Gavin Nicol (gtn@ebt.com)
Sun, 15 Jan 95 13:18:41 EST

>>Trying to handle character-encoding at the SGML level is a mistake,
>>because the SGML tags themselves are represented in the overall charset.
>
>Actually, only in the ASCII subset of the overall charset, which buys you
>some freedom.

In *HTML* this is true. In *SGML* (in which HTML is defined), this is
not. One reason is to allow people to mark up text using their native
language.
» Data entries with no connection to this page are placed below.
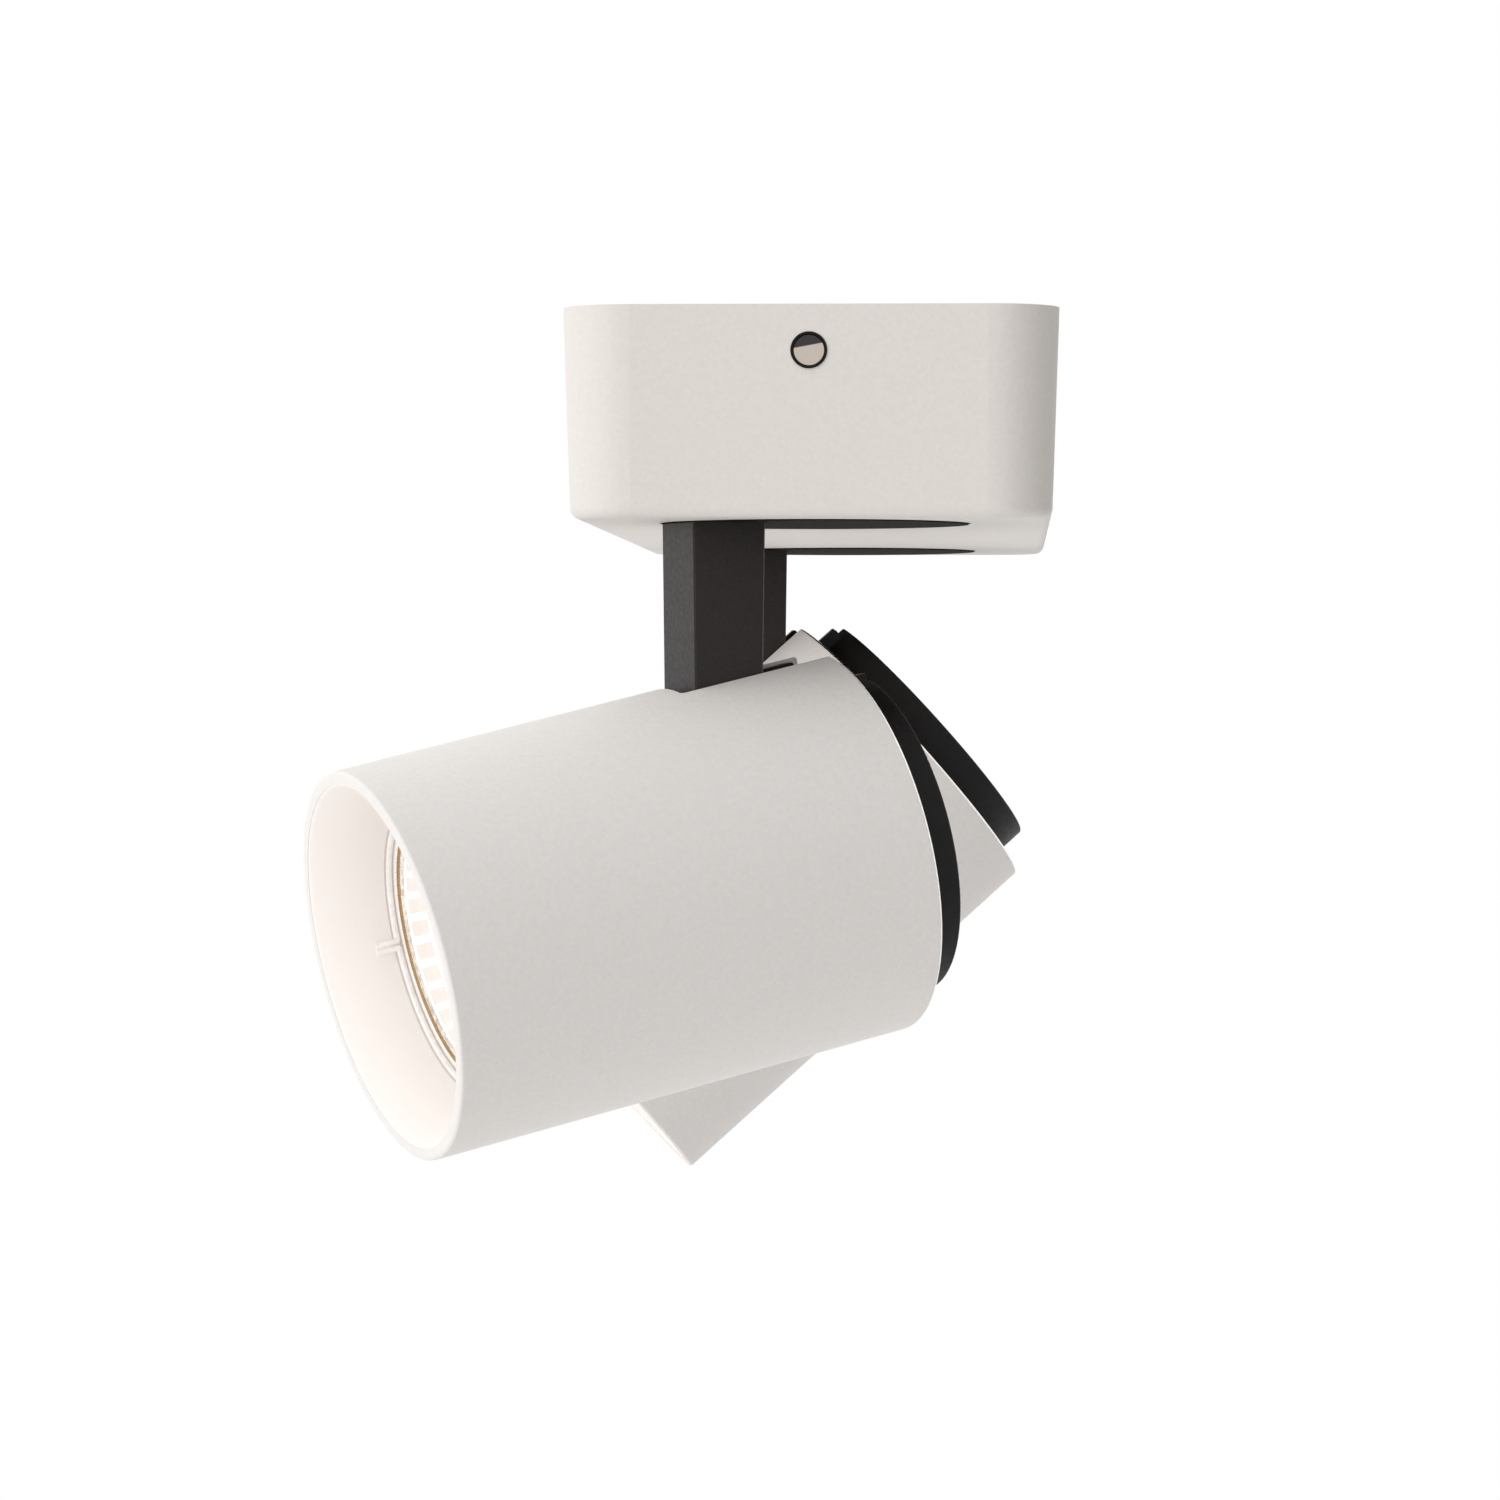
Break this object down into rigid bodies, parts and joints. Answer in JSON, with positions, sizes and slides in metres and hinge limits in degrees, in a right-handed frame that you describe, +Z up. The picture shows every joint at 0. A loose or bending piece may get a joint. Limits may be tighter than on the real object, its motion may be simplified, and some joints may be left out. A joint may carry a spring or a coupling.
{
  "type": "ceiling spotlight",
  "caption": "Surface-mounted ceiling spotlight: long rounded white base with round tube heads that swivel on discs and tilt on short arms, each with a recessed reflector lamp.",
  "frame": {"origin": "middle of the ceiling plate's upper face, which lies against the ceiling", "axes": "+Z up into the ceiling, Y along the base with head a at the -Y end, X across the base"},
  "size_m": [0.1345, 0.2989, 0.1662],
  "materials": {
    "cover_paint": "matt white powder coat over die-cast aluminium",
    "tube_paint": "matt white powder coat over aluminium tube",
    "baffle_white": "satin white",
    "dark_arm": "satin black anodised",
    "disc_black": "satin black anodised",
    "cap_black": "satin black",
    "shield_black": "matt black",
    "bright_screw": "zinc plated",
    "plated_steel": "zinc plated",
    "spring_steel": "bright spring wire",
    "brass_screw": "bright",
    "terminal_plastic": "natural white",
    "clamp_plastic": "white",
    "black_rubber": "matt",
    "slip_plastic": "slick natural white",
    "lead_insulation": "matt",
    "ceramic": "glazed ceramic",
    "reflector_mirror": "mirrored glass",
    "lamp_glass": "clear",
    "burner_glass": "frosted"
  },
  "bodies": {
    "base": {"base_cover": "cover_paint", "base_leads": "lead_insulation", "bearing_plate_a": "plated_steel", "bearing_plate_b": "plated_steel", "bearing_screws": "plated_steel", "cable_clamp": "clamp_plastic", "cable_grommet": "black_rubber", "ceiling_plate": "plated_steel", "cover_screws": "bright_screw", "plate_screws": "plated_steel", "slip_washers": "slip_plastic", "terminal_block": "terminal_plastic", "terminal_screws": "brass_screw"},
    "swivel_a": {"arm_a": "dark_arm", "arm_screws_a": "plated_steel", "slot_shield_a": "shield_black", "spring_washer_a": "spring_steel", "stem_nut_a": "plated_steel", "swivel_disc_a": "disc_black", "swivel_stem_a": "plated_steel"},
    "head_a": {"cap_screws_a": "plated_steel", "front_baffle_a": "baffle_white", "holder_bracket_a": "plated_steel", "holder_screws_a": "plated_steel", "lamp_burner_a": "burner_glass", "lamp_glass_a": "lamp_glass", "lamp_holder_a": "ceramic", "lamp_pins_a": "brass_screw", "lamp_reflector_a": "reflector_mirror", "pivot_nut_a": "plated_steel", "pivot_pin_a": "plated_steel", "rear_cap_a": "cap_black", "retaining_ring_a": "spring_steel", "tilt_bracket_a": "plated_steel", "tilt_washers_a": "slip_plastic", "tube_a": "tube_paint"},
    "swivel_b": {"arm_b": "dark_arm", "arm_screws_b": "plated_steel", "slot_shield_b": "shield_black", "spring_washer_b": "spring_steel", "stem_nut_b": "plated_steel", "swivel_disc_b": "disc_black", "swivel_stem_b": "plated_steel"},
    "head_b": {"cap_screws_b": "plated_steel", "front_baffle_b": "baffle_white", "holder_bracket_b": "plated_steel", "holder_screws_b": "plated_steel", "lamp_burner_b": "burner_glass", "lamp_glass_b": "lamp_glass", "lamp_holder_b": "ceramic", "lamp_pins_b": "brass_screw", "lamp_reflector_b": "reflector_mirror", "pivot_nut_b": "plated_steel", "pivot_pin_b": "plated_steel", "rear_cap_b": "cap_black", "retaining_ring_b": "spring_steel", "tilt_bracket_b": "plated_steel", "tilt_washers_b": "slip_plastic", "tube_b": "tube_paint"}
  },
  "joints": [
    {"name": "swivel_turn_a", "type": "hinge", "parent": "base", "child": "swivel_a", "pos_m": [0, -0.0975, -0.037], "axis": [0, 0, 1], "range_deg": [-199.9, 150.1]},
    {"name": "head_tilt_a", "type": "hinge", "parent": "swivel_a", "child": "head_a", "pos_m": [-0.01787, -0.10579, -0.0755], "axis": [0.421, -0.907, 0], "range_deg": [-13.3, 76.7]},
    {"name": "swivel_turn_b", "type": "hinge", "parent": "base", "child": "swivel_b", "pos_m": [0, 0.0975, -0.037], "axis": [0, 0, 1], "range_deg": [-183.4, 166.6]},
    {"name": "head_tilt_b", "type": "hinge", "parent": "swivel_b", "child": "head_b", "pos_m": [-0.01949, 0.09462, -0.0755], "axis": [0.1461, -0.9893, 0], "range_deg": [-41.8, 48.2]}
  ]
}
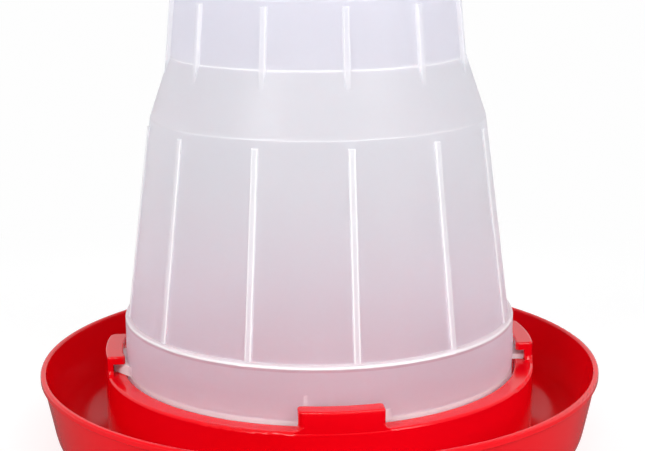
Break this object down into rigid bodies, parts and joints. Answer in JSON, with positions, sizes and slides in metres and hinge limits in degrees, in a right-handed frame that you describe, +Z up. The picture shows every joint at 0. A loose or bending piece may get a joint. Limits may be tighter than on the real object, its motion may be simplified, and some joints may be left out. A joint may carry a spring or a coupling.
{
  "type": "poultry waterer base",
  "caption": "Round poultry waterer tray with a trough, a raised inner ring and bayonet hooks, carrying a ribbed translucent reservoir jar that turns to unlock.",
  "frame": {"origin": "centre of the foot on the ground, under the middle of the tray", "axes": "+Z up along the axis of the tray and the jar; the side seen in front faces -Y and +X is to its right"},
  "size_m": [0.26, 0.26, 0.237],
  "materials": {
    "base_tray": "glossy injection-moulded polypropylene",
    "jar": "frosted translucent polypropylene"
  },
  "bodies": {
    "base": {"base_tray": "base_tray"},
    "jar": {"jar": "jar"}
  },
  "joints": [
    {"name": "jar_twist", "type": "hinge", "parent": "base", "child": "jar", "pos_m": [0, 0, 0.046], "axis": [0, 0, 1], "range_deg": [0, 64]}
  ]
}
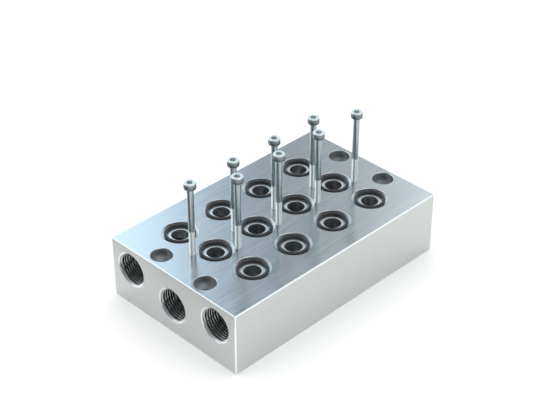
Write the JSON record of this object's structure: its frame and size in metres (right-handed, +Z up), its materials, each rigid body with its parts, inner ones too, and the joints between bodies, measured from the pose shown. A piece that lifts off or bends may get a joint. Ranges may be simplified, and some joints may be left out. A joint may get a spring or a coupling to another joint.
{
  "type": "bar manifold",
  "caption": "Rectangular aluminium manifold bar with threaded end ports, rows of counterbored valve ports with seal rings, mounting holes and upright valve screws.",
  "frame": {"origin": "middle of the bar's flat base", "axes": "+X along the bar from its front end to its rear end, +Y across it to its left side, +Z up"},
  "size_m": [0.127, 0.079, 0.0685],
  "materials": {
    "machined_aluminium": "milled",
    "black_rubber": "moulded",
    "zinc_plated_steel": "bright zinc plating"
  },
  "bodies": {
    "root": {"manifold_block": "machined_aluminium", "seal_ring_1a": "black_rubber", "seal_ring_1b": "black_rubber", "seal_ring_1c": "black_rubber", "seal_ring_2a": "black_rubber", "seal_ring_2b": "black_rubber", "seal_ring_2c": "black_rubber", "seal_ring_3a": "black_rubber", "seal_ring_3b": "black_rubber", "seal_ring_3c": "black_rubber", "seal_ring_4a": "black_rubber", "seal_ring_4b": "black_rubber", "seal_ring_4c": "black_rubber", "valve_screw_1a": "zinc_plated_steel", "valve_screw_1b": "zinc_plated_steel", "valve_screw_2a": "zinc_plated_steel", "valve_screw_2b": "zinc_plated_steel", "valve_screw_3a": "zinc_plated_steel", "valve_screw_3b": "zinc_plated_steel", "valve_screw_4a": "zinc_plated_steel", "valve_screw_4b": "zinc_plated_steel"}
  },
  "joints": []
}
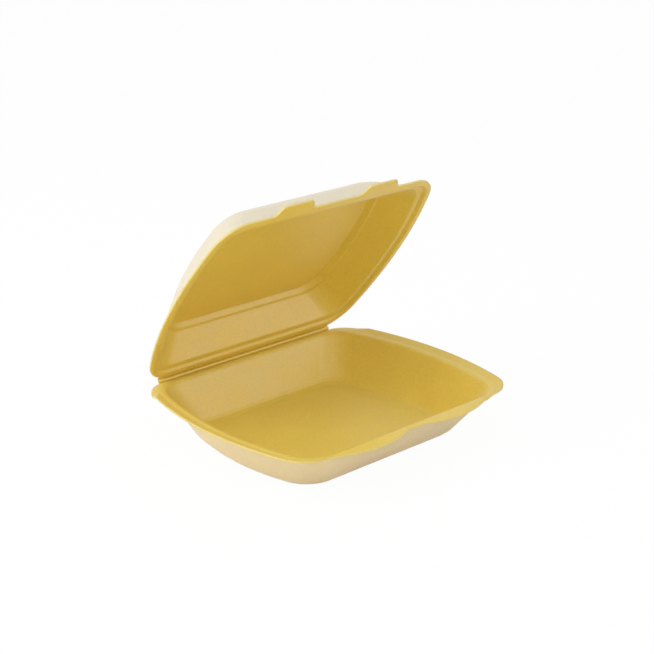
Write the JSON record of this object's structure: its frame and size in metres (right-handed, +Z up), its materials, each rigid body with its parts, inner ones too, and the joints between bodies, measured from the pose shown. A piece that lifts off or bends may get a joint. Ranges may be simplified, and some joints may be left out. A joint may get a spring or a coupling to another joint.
{
  "type": "foam clamshell container",
  "caption": "Shallow rectangular foam food box with bowed sides, a domed lid joined by a scored hinge strip and front lock tabs, shown part open.",
  "frame": {"origin": "centre of the tray's flat underside, on the plane it stands on", "axes": "+Z up, +Y towards the hinge at the back, -Y towards the lobed front edge, +X along the hinge"},
  "size_m": [0.25, 0.2112, 0.2021],
  "materials": {
    "tray_foam": "soft satin foam skin",
    "hinge_foam": "pressed foam, slightly glossy",
    "lid_foam": "soft satin foam skin"
  },
  "bodies": {
    "tray": {"tray": "tray_foam"},
    "hinge_strip": {"hinge_strip": "hinge_foam"},
    "lid": {"lid": "lid_foam"}
  },
  "joints": [
    {"name": "tray_crease", "type": "hinge", "parent": "tray", "child": "hinge_strip", "pos_m": [0, 0.0935, 0.0364], "axis": [-1, 0, 0], "range_deg": [-27.3, 62.7]},
    {"name": "lid_crease", "type": "hinge", "parent": "hinge_strip", "child": "lid", "pos_m": [0, 0.0957, 0.04067], "axis": [-1, 0, 0], "range_deg": [-27.3, 62.7]}
  ]
}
Imagine if I forced you to mark up all document using Kanji
tags....

>If ASCII remains ASCII (same bit pattern) across charset
>switches, you're safe, your parser will still recognize your tags.
>Otherwise, I agree that there is a problem, that needs to be addressed at
>*some* level.

Multiple character sets must be handled *before* the parser even sees
the characters.

BTW. I've been thinking about how best to handle presentation hint
data in my proposal, and one interesting idea I had was to use 2 codes
from the Private Use Area, and say that they belong to the STAGO and
STAGC classes (like < and >). In SGML, these then *could* be tags in a
DTD, or as is current practise on the WWW, they could be ignored (or
perhaps removed in other systems). As such, we could have the
equivalent of <japanese></japanese>, but we would also have the
ability to unambiguously recognise the tags, and perhaps remove them,
before the parser even saw them. In fact, there was an RFC recently
that defined tags used for languages. Perhaps they could be used for
GI's?

This assumes we're using Unicode for multilingual documents, and
something like the ERCS for the parser, of course...